Agua Caliente Casino Cathedral City
Across from 360 Sports is the restaurant Café One Eleven, which I imagine is named for Highway 111, the main road that runs through the Coachella Valley. Each table is set with a serving contraption that resembles a miniature tree with four branches, designed to hold four ramekins of the house salsas. Skip the salsa and go straight to the $32, 12-ounce prime rib dinner. It’s the type of plate I imagine ordering at a casino, designed to be a conciliatory deal after you lose some money at the blackjack table. The thick-cut slab is rimmed with a full inch of fat, cooked to your liking and served in its own juices alongside a scoop of mashed potatoes and sauteed vegetables. At $32, my grandma Phyllis Harris (a self-proclaimed expert in all things relating to a bargain) calls it the best deal in the area.
Agua Caliente Casino Palm Springs
And because it’s an Agua Caliente, you’ll also find a location of the 360 Sports restaurant and an expanded version of Java Caliente, the casino’s coffee bar. While the Java Calientes in Rancho Mirage and Cathedral City serve coffee, boba and maybe a few grab-and-go items, the one in Palm Springs offers a full menu with weekly specials like lasagna on Tuesdays and fried chicken on Thursdays. Saturday is meatloaf, of course.
Agua Caliente Resort Casino Spa Rancho Mirage
Waters Cafe is a sprawling restaurant with ample seating, cheery servers and lighting that always feels just a little too bright. It’s the hotel restaurant you’re expecting: Orange chicken, assorted Kellogg’s cereals, galbi, a BBQ chicken salad and buttermilk pancakes share real estate on the menu. The kitchen also turns out an excellent chicken pot pie. The version at Waters Cafe is enough for two, served as a deep dish of shredded chicken, diced carrots, onion and potato in a rich cream sauce under a dome of crisp, buttery pastry. It is lighter than the one at Marie Callender’s, and probably better too.

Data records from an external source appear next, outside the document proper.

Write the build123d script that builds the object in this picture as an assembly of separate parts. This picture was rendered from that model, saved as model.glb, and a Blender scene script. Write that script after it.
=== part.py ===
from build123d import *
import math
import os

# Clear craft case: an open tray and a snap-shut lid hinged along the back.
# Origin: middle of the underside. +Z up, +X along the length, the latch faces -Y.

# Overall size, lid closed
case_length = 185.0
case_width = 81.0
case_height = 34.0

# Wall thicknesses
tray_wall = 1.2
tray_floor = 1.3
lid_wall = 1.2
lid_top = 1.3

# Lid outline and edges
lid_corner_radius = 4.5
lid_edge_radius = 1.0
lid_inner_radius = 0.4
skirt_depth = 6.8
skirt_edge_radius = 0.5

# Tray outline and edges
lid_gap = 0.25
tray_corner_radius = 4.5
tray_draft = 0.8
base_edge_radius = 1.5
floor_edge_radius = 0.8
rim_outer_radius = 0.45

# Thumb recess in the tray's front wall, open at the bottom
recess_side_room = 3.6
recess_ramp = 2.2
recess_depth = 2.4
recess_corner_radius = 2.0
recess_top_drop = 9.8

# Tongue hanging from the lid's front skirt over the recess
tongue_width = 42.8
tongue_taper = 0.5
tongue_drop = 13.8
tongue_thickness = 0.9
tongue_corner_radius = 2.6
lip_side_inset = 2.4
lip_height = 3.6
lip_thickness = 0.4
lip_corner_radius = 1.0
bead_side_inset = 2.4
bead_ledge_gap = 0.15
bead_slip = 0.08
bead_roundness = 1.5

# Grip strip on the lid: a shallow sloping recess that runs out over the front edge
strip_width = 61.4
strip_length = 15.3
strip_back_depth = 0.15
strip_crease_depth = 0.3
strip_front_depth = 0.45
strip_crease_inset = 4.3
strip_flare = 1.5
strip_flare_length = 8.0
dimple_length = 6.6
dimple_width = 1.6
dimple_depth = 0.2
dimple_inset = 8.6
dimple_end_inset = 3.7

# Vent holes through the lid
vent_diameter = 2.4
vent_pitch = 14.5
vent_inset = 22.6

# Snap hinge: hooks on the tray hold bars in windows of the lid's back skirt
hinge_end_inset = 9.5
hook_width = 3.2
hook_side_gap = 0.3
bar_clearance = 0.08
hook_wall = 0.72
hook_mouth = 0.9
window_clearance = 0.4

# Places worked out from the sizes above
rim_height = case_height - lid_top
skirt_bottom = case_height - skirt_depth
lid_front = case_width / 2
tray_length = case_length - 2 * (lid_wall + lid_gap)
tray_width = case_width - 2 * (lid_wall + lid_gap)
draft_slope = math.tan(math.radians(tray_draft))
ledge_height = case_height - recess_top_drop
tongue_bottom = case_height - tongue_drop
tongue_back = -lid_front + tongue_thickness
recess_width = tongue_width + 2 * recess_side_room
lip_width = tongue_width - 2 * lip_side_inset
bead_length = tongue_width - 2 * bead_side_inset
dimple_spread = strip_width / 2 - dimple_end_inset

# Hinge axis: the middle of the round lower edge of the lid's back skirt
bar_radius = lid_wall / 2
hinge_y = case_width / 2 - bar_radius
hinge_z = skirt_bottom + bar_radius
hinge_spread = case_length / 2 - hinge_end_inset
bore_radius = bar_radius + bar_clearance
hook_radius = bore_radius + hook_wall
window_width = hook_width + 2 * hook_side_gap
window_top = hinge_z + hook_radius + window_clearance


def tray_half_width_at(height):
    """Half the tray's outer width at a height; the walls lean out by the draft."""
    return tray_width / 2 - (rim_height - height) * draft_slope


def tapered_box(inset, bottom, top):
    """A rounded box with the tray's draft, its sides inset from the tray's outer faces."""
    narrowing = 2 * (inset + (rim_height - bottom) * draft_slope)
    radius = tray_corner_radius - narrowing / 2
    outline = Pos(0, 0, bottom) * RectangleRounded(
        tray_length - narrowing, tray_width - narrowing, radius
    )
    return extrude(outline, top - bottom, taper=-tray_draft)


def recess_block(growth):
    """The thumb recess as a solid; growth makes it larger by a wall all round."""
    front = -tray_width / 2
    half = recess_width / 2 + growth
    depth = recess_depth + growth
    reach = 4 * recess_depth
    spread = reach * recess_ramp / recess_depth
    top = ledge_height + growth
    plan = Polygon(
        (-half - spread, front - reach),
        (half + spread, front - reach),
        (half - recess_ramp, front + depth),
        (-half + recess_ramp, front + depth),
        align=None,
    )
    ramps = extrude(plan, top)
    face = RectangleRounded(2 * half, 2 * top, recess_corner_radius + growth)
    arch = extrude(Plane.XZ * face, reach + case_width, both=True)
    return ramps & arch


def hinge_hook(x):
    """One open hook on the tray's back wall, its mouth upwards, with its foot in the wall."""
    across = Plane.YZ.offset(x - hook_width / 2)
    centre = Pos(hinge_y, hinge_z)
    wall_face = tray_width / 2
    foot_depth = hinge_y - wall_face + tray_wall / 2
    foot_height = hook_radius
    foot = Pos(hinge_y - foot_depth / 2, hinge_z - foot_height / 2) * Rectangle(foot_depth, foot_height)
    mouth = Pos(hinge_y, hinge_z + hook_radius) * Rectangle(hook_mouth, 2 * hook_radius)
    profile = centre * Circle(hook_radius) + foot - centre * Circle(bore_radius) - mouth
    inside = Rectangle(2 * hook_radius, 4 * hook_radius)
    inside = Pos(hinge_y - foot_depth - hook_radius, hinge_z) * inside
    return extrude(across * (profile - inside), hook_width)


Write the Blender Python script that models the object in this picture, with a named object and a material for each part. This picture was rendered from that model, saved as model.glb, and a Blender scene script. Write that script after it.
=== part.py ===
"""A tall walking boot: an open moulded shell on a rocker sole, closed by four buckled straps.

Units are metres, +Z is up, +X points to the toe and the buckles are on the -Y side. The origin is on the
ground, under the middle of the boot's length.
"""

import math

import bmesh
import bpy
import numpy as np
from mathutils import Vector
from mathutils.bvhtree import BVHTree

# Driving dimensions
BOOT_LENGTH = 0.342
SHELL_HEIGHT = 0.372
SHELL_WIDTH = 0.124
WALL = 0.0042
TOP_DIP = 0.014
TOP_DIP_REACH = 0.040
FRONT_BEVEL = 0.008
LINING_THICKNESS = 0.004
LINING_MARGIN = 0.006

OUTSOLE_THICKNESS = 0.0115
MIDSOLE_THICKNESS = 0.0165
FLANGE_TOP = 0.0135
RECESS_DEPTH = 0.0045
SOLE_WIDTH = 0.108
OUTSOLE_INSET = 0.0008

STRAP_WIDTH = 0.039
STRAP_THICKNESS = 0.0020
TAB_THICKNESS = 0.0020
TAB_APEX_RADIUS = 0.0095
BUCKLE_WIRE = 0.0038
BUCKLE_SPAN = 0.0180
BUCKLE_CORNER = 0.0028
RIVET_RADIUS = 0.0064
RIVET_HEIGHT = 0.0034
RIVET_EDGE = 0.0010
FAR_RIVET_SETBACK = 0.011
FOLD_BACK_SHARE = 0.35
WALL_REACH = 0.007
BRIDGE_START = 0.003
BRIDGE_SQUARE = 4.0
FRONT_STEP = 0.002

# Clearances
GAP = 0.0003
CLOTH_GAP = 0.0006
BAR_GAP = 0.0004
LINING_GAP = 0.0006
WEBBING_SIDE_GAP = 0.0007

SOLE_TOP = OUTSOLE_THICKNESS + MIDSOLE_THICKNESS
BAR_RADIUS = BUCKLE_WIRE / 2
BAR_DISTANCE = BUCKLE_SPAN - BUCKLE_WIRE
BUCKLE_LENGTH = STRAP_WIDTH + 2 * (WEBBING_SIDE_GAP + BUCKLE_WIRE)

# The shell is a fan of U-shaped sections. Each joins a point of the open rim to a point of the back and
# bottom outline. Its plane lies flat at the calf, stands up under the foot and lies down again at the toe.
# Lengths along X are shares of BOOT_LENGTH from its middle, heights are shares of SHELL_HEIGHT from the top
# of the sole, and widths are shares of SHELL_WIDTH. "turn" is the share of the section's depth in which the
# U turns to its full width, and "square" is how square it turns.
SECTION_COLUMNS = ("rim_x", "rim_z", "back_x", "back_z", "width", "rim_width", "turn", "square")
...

If you’re looking for something even more casual, Jade Asian Cuisine at the District has a bowl of oxtail soup that tastes like it’s been simmering on the stove for hours. The portion is sizable, with at least two hulking oxtails in each bowl, crowded with green onion and plenty of cilantro. I usually spy various groups of elderly Asian women sitting at the tables just opposite the register, hunched over steaming bowls of soup, using their hands to strip the tender meat from the bones. On a recent visit, I sat right alongside them, slurping the broth with my fingers in the bones.
Augustine Casino
The menudo is an Augustine signature dish, and it’s available at both the restaurant and Menyikish, the smaller cafe near the entrance to the casino. The broth is crowded with tripe, salty, livery and dense with a powerful offal funk. The tables of the regulars are littered with crumpled stained napkins, stray pieces of chopped raw onion and cilantro and the carcasses of already squeezed wedges of lime. If you play your cards right, your table should look the same.
Fantasy Springs Resort Casino
The dough turns bubbly and flaky in the oven with flecks of what I imagine are dried oregano and parsley dotting the top. It’s sliced into five thick pieces, with mozzarella cheese and pepperoni spilling out of each opening. The stromboli is served with a large cup of marinara on the side for dipping.
For dessert, there’s an old-school ice cream shop called Lique, where you can order an ice cream sundae with a cherry on top or a root beer float.
Morongo Casino Resort & Spa
If you were lucky at the blackjack table, there’s a steakhouse with a view on the 27th floor called Cielo. It’s a place worthy of a celebration with a menu full of steakhouse standards and luxe add-ons like roasted bone marrow and Alaskan king crab. But the standouts here are the seafood dishes, with crab cakes glutted with lump crab meat and a miso-glazed sea bass. And the bartenders make an excellent chocolate chai old-fashioned, with sweet and spicy vanilla chai bitters and creme de cacao.